Monday, April 11, 2011

Thursday, April 7, 2011

Got my passport!

I'm good to fly this day next week!


The bride and my bestie told me yesterday she was a wee bit worried about all this (oops, sorry Kat) but it's all resolved. Now I have a document that is valid until March 27th, 2021. WHOA. I haven't even thought about the 20s!

Also interesting is that this here passport is an ePassport. I've never heard of such a thing! How very high-tech-Bourne Identity-Big Brother of them.

Anyway. One less thing to worry about. Now, fingers crossed that the alterations to my bridesmaid dress that will cost me £30 turn out well...

Wednesday, April 6, 2011

The abovepar programming of the BBC

I've been a bit quiet on the blog as I settle into my new job and prepare all of my imports for my trip home next week. I've also been enjoying the lovely spring weather, and revelling in the fact that the BBC has finally launched their new season of programming. Warning, this post has a high geek factor, so if you didn't think I was a bit nutty before, you will now.

Last night was the first episode of "Filthy Cities," a show about world cities (London, Paris, New York) and their struggles with sewage and filth that led to municipal intervention through sewer systems and garbage men. I was excited all day for this show, because I particularly love the BBC's efforts to turn history and learning into entertainment. There is nothing quite like relaxing after work and watching a presenter attempt to clear six tons of dung from a street outside of a steel and glass center of power in the middle of the City of London.

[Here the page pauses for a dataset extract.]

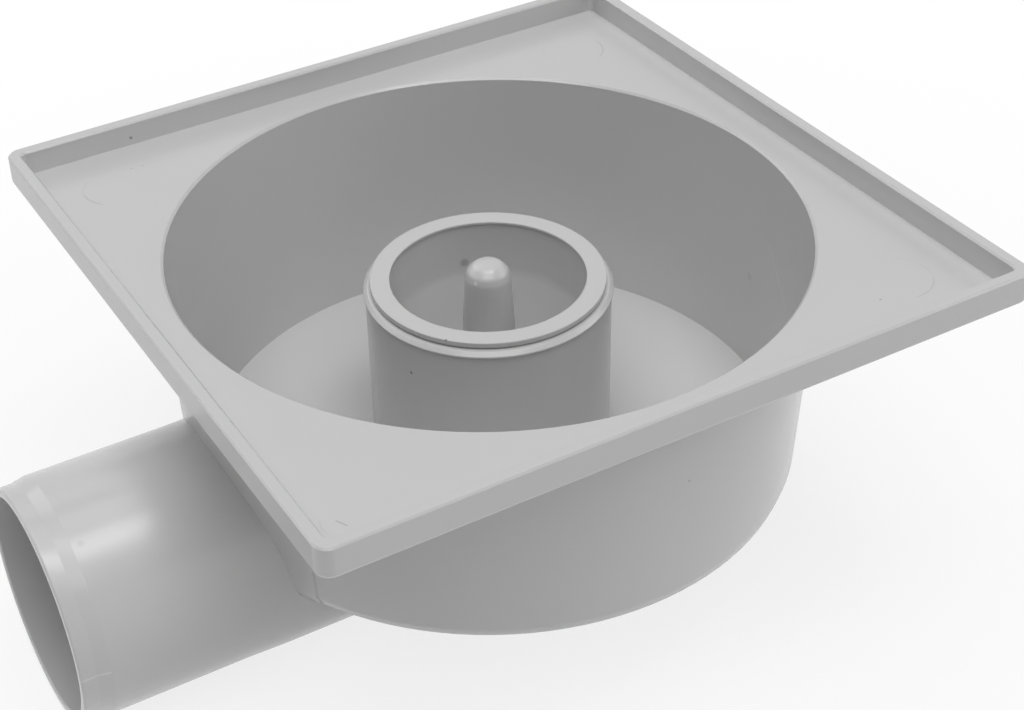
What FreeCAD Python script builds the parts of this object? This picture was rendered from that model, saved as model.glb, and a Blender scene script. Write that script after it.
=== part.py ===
import FreeCAD, Part
import math
import os

# Floor gully trap for a 50 mm drain pipe: one grey moulding and the cup-shaped plug that closes its standpipe.
# Millimetres, +Z up. The origin is on the bowl's axis, level with the underside of the tray, which is the
# level of the screed that carries it. The outlet leaves along -X.

# Square tray that holds the grating
tray_side = 150.0
tray_height = 6.8
tray_corner_radius = 3.0
tray_top_rounding = 0.4
tray_foot_rounding = 1.2
lip_width = 2.7
plate_thickness = 1.4
recess_corner_radius = 1.2

# Round bowl under the tray, drawn in more inside than outside, so that its wall thickens towards the floor
seat_land = 7.2            # narrowest seat for the grating, between the lip and the bowl's mouth
bowl_narrowing = 3.95      # how much smaller the inner radius is at the floor than at the mouth
bowl_floor_drop = 49.2     # from the tray's underside down to the floor
bowl_wall = 1.5            # just under the tray
bowl_foot_wall = 2.9       # at the floor
floor_thickness = 2.2
mouth_rounding = 0.5
bowl_outer_rounding = 4.8

# Standpipe in the middle of the bowl, over whose end the water leaves
standpipe_radius = 25.35
standpipe_wall = 3.1
standpipe_top_drop = 10.8  # from the tray's underside down to the standpipe's end
collar_proud = 0.35
collar_height = 1.5
collar_rounding = 0.8
standpipe_root_rounding = 0.8

# Outlet spigot for the drain pipe's socket, and the duct under the floor with the same bore
pipe_radius = 25.0
outlet_wall = 2.5
duct_wall = 2.7
axis_below_floor = 1.0
outlet_overhang = 29.1     # from the tray's edge to the outlet's end
spigot_step = 0.6          # how much smaller the radius is at the entry end of the outlet
spigot_length = 3.4
spigot_lead = 2.7          # length of the cone between the entry end and the full pipe
socket_depth = 30.0        # length of full pipe that a socket can cover, before the root thickens into the bowl
spigot_rounding = 0.3

# Raised pad that the mould's side core leaves on the bowl, round the root of the outlet
pad_margin = 5.0           # how far the pad reaches past the pipe on each side
pad_proud = 0.35
pad_reach_in = 15.0        # how far it runs in under the floor from the bowl's edge

# Plug: a cup with a ring that rests on the standpipe's end and a grip post in the middle
plug_clearance = 0.2
plug_wall = 1.55
plug_floor_thickness = 1.8
ring_overlap = 2.0         # how far the ring covers the standpipe's end, from its bore outwards
ring_thickness = 1.5
ring_foot_rounding = 0.5
ring_lip = 0.3             # how far the ring's inner edge stands in over the cup's wall
ring_lip_thickness = 0.6
cup_wall_depth = 11.2      # from the ring down to where the cup starts to taper
cup_depth = 26.0
cup_floor_radius = 16.4
post_tip_radius = 4.6
post_draft = 3.2           # degrees
post_tip_rounding = 3.8
post_rise = 3.1            # how far the post's tip stands above the ring

# Places that follow from the sizes
recess_half_side = tray_side / 2 - lip_width
mouth_radius = recess_half_side - seat_land
floor_radius = mouth_radius - bowl_narrowing
bowl_top_radius = mouth_radius + bowl_wall
bowl_foot_radius = floor_radius + bowl_foot_wall
land_middle_radius = (bowl_top_radius + recess_half_side) / 2
floor_z = -bowl_floor_drop
bowl_bottom_z = floor_z - floor_thickness
standpipe_top_z = -standpipe_top_drop
standpipe_bore_radius = standpipe_radius - standpipe_wall
outlet_axis_z = floor_z - axis_below_floor
outlet_bore_radius = pipe_radius - outlet_wall
duct_radius = outlet_bore_radius + duct_wall
outlet_end_x = -(tray_side / 2 + outlet_overhang)
bowl_bottom_edge_x = -(bowl_foot_radius - bowl_outer_rounding)
smallest_arc = 1.1         # a rounding below this size is cut as one flat
bowl_edge_flats = 3        # flats that stand for the bowl's outer rounding, true to 0.15 mm
heel_flats = 4             # flats that stand for the dome of the duct's heel, true to 0.5 mm
post_tip_flats = 3         # flats that stand for the rounding of the post's tip, true to 0.15 mm
overrun = 1.0              # how far a cutting solid runs past what it cuts
same_point = 1e-6

up = FreeCAD.Vector(0, 0, 1)
along_outlet = FreeCAD.Vector(1, 0, 0)


def on_section(radius, z):
    return FreeCAD.Vector(radius, 0, z)


def on_plan(x, y):
    return FreeCAD.Vector(x, y, 0)


def rounding_edges(start, middle, end, flats):
    """The edges of one rounding: its arc, or that many flats in its place."""
    arc = Part.Arc(start, middle, end).toShape()
    if flats == 0:
        return [arc]
    steps = arc.discretize(Number=flats + 1)
    return [Part.makeLine(step, next_step) for step, next_step in zip(steps, steps[1:])]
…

I'm even more exciting that tonight is the first episode of The Crimson Petal and the White. Not only because I spent about $15 on overdue fees at the Brooklyn Public Library for taking about six months to finish the novel (that weighed about 5 lbs), but because I love period dramas. I know, I know - I'm a big girl. But the BBC hasn't given us a really good one since Little Dorrit so I'm chuffed to bits to get stuck into this one. Only problem – I'm flying to the US two episodes in. I now have to figure out how to get to the last 2 episodes before they disappear from iPlayer.